Unfortunately, I am running the tests with ccache on a core i7 on a
raid0 array, and it still takes around one hour. So, I prefer running
this by hand. But do not worry, it is run before the releases.
>> I plan seriously to work on the automated
>> run for 2.5.3. But it is too late for 2.5.2. Also note that I gave you
>> access to my server where several targets are configured and usable. If
>> you forgot the password, I can reset it.
> I do remember this, but I thought this was for a specific test. If I'm
> supposed to access that box regularly, I'm fine, we can arrange this.
I was just mentioning this to mean that if you want to test, you can.

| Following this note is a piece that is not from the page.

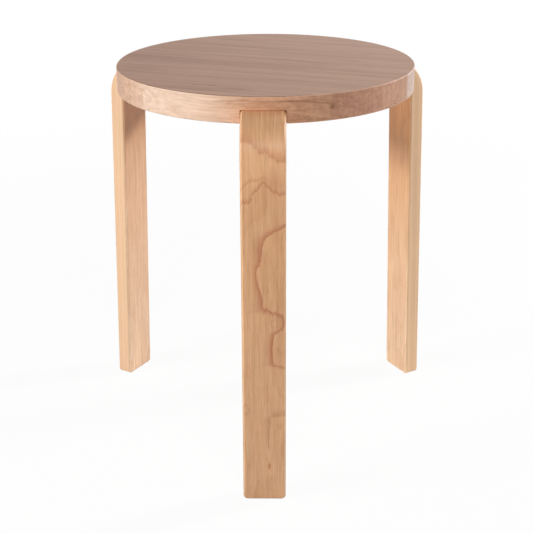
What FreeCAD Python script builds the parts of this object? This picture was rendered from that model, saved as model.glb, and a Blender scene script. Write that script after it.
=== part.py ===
import FreeCAD, Part
import math
import os

# A three-legged stacking stool. Each leg is one bent strip of glued laminations: it runs
# flat under the seat, turns down just outside the rim and splays a little to the floor.
# The flat run is let into a housing in the underside of a round, edge-glued seat.
# Millimetres and degrees. The origin is on the floor under the centre of the seat, +Z is
# up, and the front leg stands towards -Y.

# Whole stool
stool_height = 450.0
seat_diameter = 345.0
seat_thickness = 29.0

# Seat boards, counted from the front: the first is the narrow one, the rest are alike
board_count = 7
front_board_width = 34.5
board_turn = -12.3
seat_top_ease = 1.0
seat_bottom_ease = 1.0

# Housings: the room left round a leg
housing_clearance = 0.05
housing_mouth_ease = 0.8

# Legs, evenly spaced round the seat
leg_names = ("front", "right", "left")
front_azimuth = -90.0
leg_width = 47.5
leg_thickness = 20.0
face_veneer = 1.5
bend_outer_radius = 43.0
foot_reach = 224.5
leg_splay = 1.75
leg_end_reach = 55.0
leg_end_ease = 6.0
leg_arris_ease = 2.0
foot_corner_round = 5.0
let_in_depth = 14.0

# Bolts: low cap heads sunk in the underside of the leg
bolt_count = 2
bolt_end_distance = 19.0
bolt_rim_distance = 20.5
bolt_offset = 8.0
bolt_diameter = 6.0
bolt_hole_clearance = 0.25
bolt_head_diameter = 10.0
bolt_head_height = 4.0
bolt_head_clearance = 0.5
bolt_head_sink = 1.5
bolt_tip_setback = 4.5
socket_flats = 4.0
socket_depth = 2.2
socket_sides = 6

# Threaded inserts in the seat
insert_diameter = 10.0
insert_cover = 4.5
insert_hole_spare = 0.5

# Worked out from the sizes above
seat_radius = seat_diameter / 2
seat_bottom = stool_height - seat_thickness
board_width = (seat_diameter - front_board_width) / (board_count - 1)
leg_top = seat_bottom + let_in_depth
leg_underside = leg_top - leg_thickness
splay = math.radians(leg_splay)
bend_height = leg_top - bend_outer_radius
bend_reach = foot_reach - bend_height * math.tan(splay) - bend_outer_radius / math.cos(splay)
bolt_seat = leg_underside + bolt_head_sink + bolt_head_height
insert_hole_top = stool_height - insert_cover
insert_top = insert_hole_top - insert_hole_spare
bolt_tip = insert_top - bolt_tip_setback
leg_spacing = math.degrees(2 * math.pi) / len(leg_names)
leg_azimuths = {name: front_azimuth + number * leg_spacing for number, name in enumerate(leg_names)}

up = FreeCAD.Vector(0, 0, 1)
across = FreeCAD.Vector(0, 1, 0)
origin = FreeCAD.Vector(0, 0, 0)
margin = 5.0
touching = 0.001


def turned(shape, azimuth):
    """A copy of the shape turned about the stool's axis from +X to the azimuth."""
    copy = shape.copy()
    copy.rotate(origin, up, azimuth)
    return copy


def edges_where(shape, wanted):
    """The shape's edges whose bounding box passes the test."""
    return [edge for edge in shape.Edges if wanted(edge.BoundBox)]


def upright_rod(diameter, place, bottom, top):
    """A round rod between two heights, its axis through the place."""
    foot = FreeCAD.Vector(place.x, place.y, bottom)
    return Part.makeCylinder(diameter / 2, top - bottom, foot, up)


def leg_layer(depth_from, depth_to, width, overrun=0.0):
    """A leg lying along +X: the layer between two depths below its outer face.

    overrun carries the layer on past the leg's inner end and below the floor.
    """

    def path(depth):
        radius = bend_outer_radius - depth
        middle = (math.pi / 2 + splay) / 2
        start = FreeCAD.Vector(leg_end_reach - overrun, 0, leg_top - depth)
        bend_start = FreeCAD.Vector(bend_reach, 0, leg_top - depth)
        bend_middle = FreeCAD.Vector(
            bend_reach + radius * math.cos(middle), 0, bend_height + radius * math.sin(middle)
        )
        bend_end = FreeCAD.Vector(
            bend_reach + radius * math.cos(splay), 0, bend_height + radius * math.sin(splay)
        )
        drop = bend_end.z + overrun
        foot = FreeCAD.Vector(bend_end.x + drop * math.tan(splay), 0, -overrun)
        return start, bend_start, bend_middle, bend_end, foot

    outer = path(depth_from)
    inner = path(depth_to)
    outline = Part.Wire(
        [
            Part.makeLine(outer[0], outer[1]),
            Part.Arc(outer[1], outer[2], outer[3]).toShape(),
            Part.makeLine(outer[3], outer[4]),
            Part.makeLine(outer[4], inner[4]),
            Part.makeLine(inner[4], inner[3]),
            Part.Arc(inner[3], inner[2], inner[1]).toShape(),
            Part.makeLine(inner[1], inner[0]),
            Part.makeLine(inner[0], outer[0]),
        ]
    )
    section = Part.Face(outline)
    section.translate(across * (-width / 2))
    return section.extrude(across * width)


def leg_blank():
    """The whole leg: its end's corners cut off, its foot's rounded, its arrises eased."""

    def is_end_corner(box):
        return box.XMax < leg_end_reach + touching and box.ZLength > touching

    def is_foot_corner(box):
        return box.ZMax < touching and box.YLength < touching

    def is_arris(box):
        upright_in_end = box.XMax < end_of_cut and box.ZLength > touching
        seam_of_bend = box.XMin > end_of_cut and box.XLength < touching and box.ZLength < touching
        through_foot = box.ZMax < foot_corner_round + touching and box.YLength < touching
        return not (upright_in_end or seam_of_bend or through_foot)

    end_of_cut = leg_end_reach + leg_end_ease + touching
    blank = leg_layer(0, leg_thickness, leg_width)
    blank = blank.makeChamfer(leg_end_ease, edges_where(blank, is_end_corner))
    blank = blank.makeFillet(foot_corner_round, edges_where(blank, is_foot_corner))
    return blank.makeChamfer(leg_arris_ease, edges_where(blank, is_arris))


def bolt_places():
    """Bolt axes in a leg lying along +X, staggered to either side of its middle line."""
    first = leg_end_reach + bolt_end_distance
    last = seat_radius - bolt_rim_distance
    side = -1
    for number in range(bolt_count):
        reach = first + (last - first) * number / (bolt_count - 1)
        yield FreeCAD.Vector(reach, side * bolt_offset, 0)
        side = -side


def bolt_hole(place):
    """Counterbore for the head, and the clearance hole on through the leg."""
    counterbore_diameter = bolt_head_diameter + 2 * bolt_head_clearance
    hole_diameter = bolt_diameter + 2 * bolt_hole_clearance
    counterbore = upright_rod(counterbore_diameter, place, leg_underside - margin, bolt_seat)
    return counterbore.fuse(upright_rod(hole_diameter, place, leg_underside, leg_top + margin))


def bolt(place):
    """Low-head cap screw with a hexagon socket."""
    head_bottom = bolt_seat - bolt_head_height
    head = upright_rod(bolt_head_diameter, place, head_bottom, bolt_seat)
    shank = upright_rod(bolt_diameter, place, head_bottom + socket_depth, bolt_tip)
    corner_radius = socket_flats / 2 / math.cos(math.pi / socket_sides)
    middle = FreeCAD.Vector(place.x, place.y, head_bottom)
    corners = []
    for step in range(socket_sides + 1):
        turn = 2 * math.pi * step / socket_sides
        corners.append(middle + FreeCAD.Vector(math.cos(turn), math.sin(turn), 0) * corner_radius)
    socket = Part.Face(Part.makePolygon(corners)).extrude(up * socket_depth)
    return head.fuse(shank).removeSplitter().cut(socket)


def insert_at(place):
    """Threaded sleeve set into the seat above the leg."""
    sleeve = upright_rod(insert_diameter, place, leg_top, insert_top)
    return sleeve.cut(upright_rod(bolt_diameter, place, leg_top, insert_top))


def insert_hole(place):
    """Blind hole for the sleeve, drilled up from the ceiling of the housing."""
    return upright_rod(insert_diameter, place, leg_top - margin, insert_hole_top)


def housing():
    """The groove that takes the flat run of a leg, open at the rim and underneath."""
    inner_end = leg_end_reach - housing_clearance
    width = leg_width + 2 * housing_clearance
    low = seat_bottom - margin
    corner = FreeCAD.Vector(inner_end, -width / 2, low)
    groove = Part.makeBox(seat_radius + margin - inner_end, width, leg_top - low, corner)

    def is_end_corner(box):
        return box.XMax < inner_end + touching and box.YLength < touching

    return groove.makeChamfer(leg_end_ease, edges_where(groove, is_end_corner))


def seat_blank():
    """The seat in one piece: eased edges, the housings and the holes for the inserts."""

    def is_mouth(box):
        at_rim = math.hypot(box.Center.x, box.Center.y) > seat_radius - margin
        return at_rim and seat_bottom + touching < box.ZMax < leg_top + touching

    def is_top(box):
        return box.ZMin > stool_height - touching

    def is_bottom(box):
        return box.ZMax < seat_bottom + touching

    disc = upright_rod(seat_diameter, origin, seat_bottom, stool_height)
    disc = disc.cut([turned(housing(), azimuth) for azimuth in leg_azimuths.values()])
    disc = disc.makeChamfer(housing_mouth_ease, edges_where(disc, is_mouth))
    disc = disc.makeChamfer(seat_top_ease, edges_where(disc, is_top))
    disc = disc.makeChamfer(seat_bottom_ease, edges_where(disc, is_bottom))
    for azimuth in leg_azimuths.values():
        disc = disc.cut([turned(insert_hole(place), azimuth) for place in bolt_places()])
    return disc


def seat_boards(seat):
    """The seat sawn into its boards along upright glue joints, the front board first."""
    joints = [seat_radius - front_board_width - step * board_width for step in range(board_count - 1)]
    edges = [seat_radius + margin] + joints + [-seat_radius - margin]
    for near, far in zip(edges, edges[1:]):
        corner = FreeCAD.Vector(far, -seat_diameter, seat_bottom - margin)
        slab = Part.makeBox(near - far, 2 * seat_diameter, seat_thickness + 2 * margin, corner)
        yield seat.common(turned(slab, front_azimuth + board_turn))


def export(shape, node):
    """Write one node, either a single solid or several like ones."""
    solids = shape.Solids
    piece = solids[0] if len(solids) == 1 else Part.Compound(solids)
    piece.exportStep(f"parts/{node}.step")
    print(node, len(solids), "solid(s)", round(piece.Volume / 1000, 2), "cm3", piece.isValid())


def build():
    os.makedirs("parts", exist_ok=True)

    for number, board in enumerate(seat_boards(seat_blank()), start=1):
        export(board, f"seat_board_{number}")

    leg = leg_blank().cut([bolt_hole(place) for place in bolt_places()])
    core_from = face_veneer
    core_to = leg_thickness - face_veneer
    wide = leg_width + 2 * margin
    layers = {
        "outer_veneer": leg_layer(-margin, core_from, wide, margin),
        "core": leg_layer(core_from, core_to, wide, margin),
        "inner_veneer": leg_layer(core_to, leg_thickness + margin, wide, margin),
    }
    laminations = {name: leg.common(layer) for name, layer in layers.items()}
    fixings = {
        "bolts": Part.Compound([bolt(place) for place in bolt_places()]),
        "inserts": Part.Compound([insert_at(place) for place in bolt_places()]),
    }
    for side, azimuth in leg_azimuths.items():
        for name, shape in {**laminations, **fixings}.items():
            export(turned(shape, azimuth), f"{side}_leg_{name}")


build()
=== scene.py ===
import math

import bpy
from mathutils import Matrix, Vector

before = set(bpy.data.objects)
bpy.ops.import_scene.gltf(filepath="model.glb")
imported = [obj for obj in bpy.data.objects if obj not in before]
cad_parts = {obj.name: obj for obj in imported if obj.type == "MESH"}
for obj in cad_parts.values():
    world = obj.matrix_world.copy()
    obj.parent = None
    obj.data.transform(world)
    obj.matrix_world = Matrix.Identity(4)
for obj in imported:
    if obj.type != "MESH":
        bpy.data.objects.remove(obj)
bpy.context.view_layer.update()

MM = 0.001

# Sizes of the stool that the finish follows, in metres
SEAT_TOP = 0.450
SEAT_BOTTOM = 0.421
SEAT_RADIUS = 0.1725
FOOT_REACH = 0.2245
LEG_SPLAY = math.radians(1.75)
BEND_RADIUS = 0.043
BEND_HEIGHT = 0.392
BEND_REACH = FOOT_REACH - BEND_HEIGHT * math.tan(LEG_SPLAY) - BEND_RADIUS / math.cos(LEG_SPLAY)
PLY = 0.00155
LEG_AZIMUTHS = {"front": -90.0, "right": 30.0, "left": 150.0}
BOARD_AZIMUTH = math.radians(-12.3)
GRAIN_AZIMUTH = math.radians(-19.5)


# ---------------------------------------------------------------- node trees

# The spans in which the values of a noise usually lie: in general, for fine fibres and for
# the gloss
USUAL_NOISE = (0.3, 0.7)
FIBRE_NOISE = (0.25, 0.75)
GLOSS_NOISE = (0.2, 0.8)

# Where a colour goes darker, its green and blue fall by these powers of the red's level
DEEPENED_GREEN = 1.3
DEEPENED_BLUE = 1.55

# Lacquer over wood: its refraction, how far its gloss varies, and the parts of its relief
LACQUER_IOR = 1.47
ROUGHNESS_SWING = 0.07
RELIEF_STRENGTH = 0.3
FIBRE_HEIGHTS = (0.4, 0.6)
PORE_DEPTH = 0.5
BEVEL_SAMPLES = 6


class Nodes:
    """A node tree being built, with short calls for the nodes that it needs."""

    def __init__(self, tree):
        self.tree = tree
        tree.nodes.clear()

    def add(self, kind, inputs=None, **settings):
        node = self.tree.nodes.new(kind)
        for name, value in settings.items():
            setattr(node, name, value)
        for name, value in (inputs or {}).items():
            self.put(node.inputs[name], value)
        return node

    def put(self, socket, value):
        if isinstance(value, bpy.types.NodeSocket):
            self.tree.links.new(value, socket)
        else:
            socket.default_value = value

    def put_all(self, sockets, values):
        for socket, value in zip(sockets, values):
            self.put(socket, value)

    def math(self, operation, *values):
        node = self.add("ShaderNodeMath", operation=operation)
        self.put_all(node.inputs, values)
        return node.outputs[0]

    def plus(self, one, other):
        return self.math("ADD", one, other)

    def minus(self, one, other):
        return self.math("SUBTRACT", one, other)

    def over(self, one, other):
        return self.math("DIVIDE", one, other)

    def product(self, first, *others):
        for other in others:
            first = self.math("MULTIPLY", first, other)
        return first

    def plus_product(self, base, one, other):
        """base + one * other"""
        return self.math("MULTIPLY_ADD", one, other, base)

    def map(self, value, low, high, to_low=0.0, to_high=1.0, smooth=False):
        """The value carried from one range to another, and held at its two ends."""
        style = "SMOOTHSTEP" if smooth else "LINEAR"
        node = self.add("ShaderNodeMapRange", interpolation_type=style)
        names = ("Value", "From Min", "From Max", "To Min", "To Max")
        self.put_all([node.inputs[name] for name in names], (value, low, high, to_low, to_high))
        return node.outputs["Result"]

    def blend(self, factor, shader, other):
        node = self.add("ShaderNodeMixShader")
        self.put_all(node.inputs, (factor, shader, other))
        return node.outputs[0]

    def ray_is(self, *kinds):
        """1 for rays of these kinds, such as those that the camera sends."""
        path = self.add("ShaderNodeLightPath")
        total = path.outputs[kinds[0]]
        for kind in kinds[1:]:
            total = self.math("MAXIMUM", total, path.outputs[kind])
        return total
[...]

You are not supposed to do anything, you are free to use it, you can do
as you like.
> PS: Note that this u_mode fix exposed an issue of the sigtest:
> cancel_with_signals fails if there is some TSD destructor registered
> that issues a Xenomai syscall. Not sure yet if it is a fundamental issue
> or just related to the test itself.
The sigtest test probably assumes that no parasite syscall occurs. Yet
another reason for not using this u_mode implementation.